- [GIVEN EXERCISE]
Report every line from the material that contains the word "FreeCAD".

- [DATA SEGMENT]
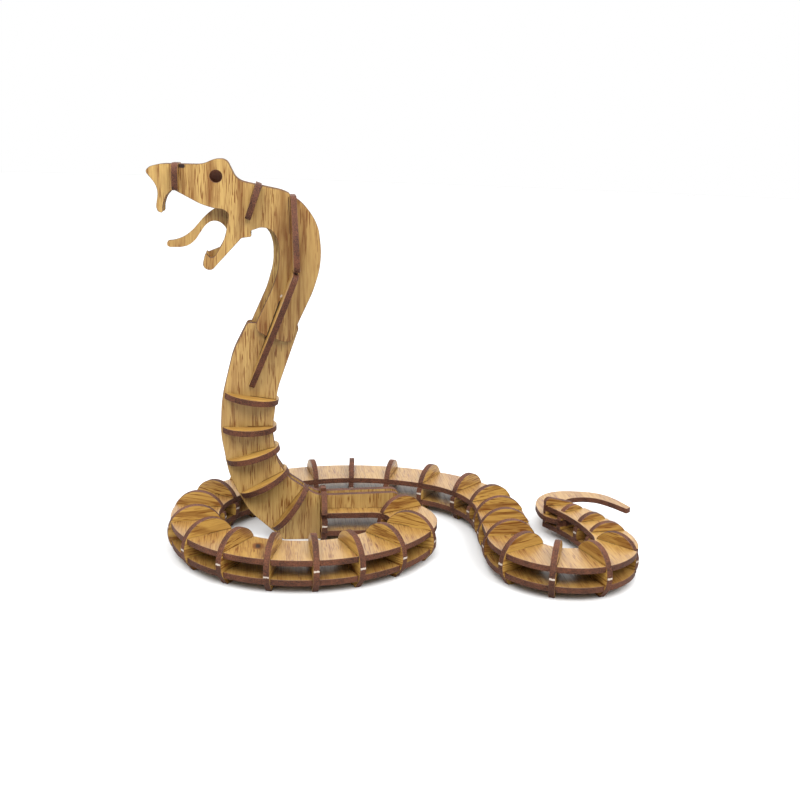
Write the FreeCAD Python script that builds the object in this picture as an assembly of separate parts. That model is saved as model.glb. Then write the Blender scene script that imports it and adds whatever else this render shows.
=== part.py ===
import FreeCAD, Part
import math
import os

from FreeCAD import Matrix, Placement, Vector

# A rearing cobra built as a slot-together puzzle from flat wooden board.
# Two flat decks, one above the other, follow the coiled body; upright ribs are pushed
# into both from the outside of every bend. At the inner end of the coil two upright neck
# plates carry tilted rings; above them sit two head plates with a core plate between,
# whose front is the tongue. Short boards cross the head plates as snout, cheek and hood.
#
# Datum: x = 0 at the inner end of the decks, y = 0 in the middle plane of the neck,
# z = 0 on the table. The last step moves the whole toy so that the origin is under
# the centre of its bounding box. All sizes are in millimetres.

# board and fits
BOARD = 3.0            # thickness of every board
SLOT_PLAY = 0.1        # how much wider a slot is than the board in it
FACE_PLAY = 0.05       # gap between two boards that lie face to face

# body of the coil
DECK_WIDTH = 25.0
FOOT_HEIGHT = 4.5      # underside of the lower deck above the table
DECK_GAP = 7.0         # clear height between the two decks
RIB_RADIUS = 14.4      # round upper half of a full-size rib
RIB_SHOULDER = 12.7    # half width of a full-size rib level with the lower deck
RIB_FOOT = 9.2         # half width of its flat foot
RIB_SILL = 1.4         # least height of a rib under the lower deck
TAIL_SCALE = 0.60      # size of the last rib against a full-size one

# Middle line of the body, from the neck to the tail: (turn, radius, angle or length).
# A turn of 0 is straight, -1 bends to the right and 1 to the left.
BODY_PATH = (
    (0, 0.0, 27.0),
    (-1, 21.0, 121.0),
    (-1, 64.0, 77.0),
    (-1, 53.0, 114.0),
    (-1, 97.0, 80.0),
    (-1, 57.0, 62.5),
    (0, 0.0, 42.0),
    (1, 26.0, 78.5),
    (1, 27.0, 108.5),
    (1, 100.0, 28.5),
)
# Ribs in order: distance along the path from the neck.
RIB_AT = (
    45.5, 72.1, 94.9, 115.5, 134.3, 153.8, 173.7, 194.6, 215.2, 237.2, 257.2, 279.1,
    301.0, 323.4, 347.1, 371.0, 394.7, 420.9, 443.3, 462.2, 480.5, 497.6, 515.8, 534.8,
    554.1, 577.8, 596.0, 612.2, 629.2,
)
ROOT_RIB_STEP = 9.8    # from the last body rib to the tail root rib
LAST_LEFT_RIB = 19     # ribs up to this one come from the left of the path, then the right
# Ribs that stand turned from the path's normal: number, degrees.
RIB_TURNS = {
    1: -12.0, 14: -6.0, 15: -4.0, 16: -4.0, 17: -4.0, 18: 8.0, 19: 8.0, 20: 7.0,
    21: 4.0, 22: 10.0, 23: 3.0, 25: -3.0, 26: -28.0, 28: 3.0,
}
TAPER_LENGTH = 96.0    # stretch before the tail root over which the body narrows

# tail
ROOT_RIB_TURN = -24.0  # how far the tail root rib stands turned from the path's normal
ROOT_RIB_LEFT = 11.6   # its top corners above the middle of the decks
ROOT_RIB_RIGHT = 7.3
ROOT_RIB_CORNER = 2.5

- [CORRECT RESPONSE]
Write the FreeCAD Python script that builds the object in this picture as an assembly of separate parts. That model is saved as model.glb. Then write the Blender scene script that imports it and adds whatever else this render shows.
import FreeCAD, Part
from FreeCAD import Matrix, Placement, Vector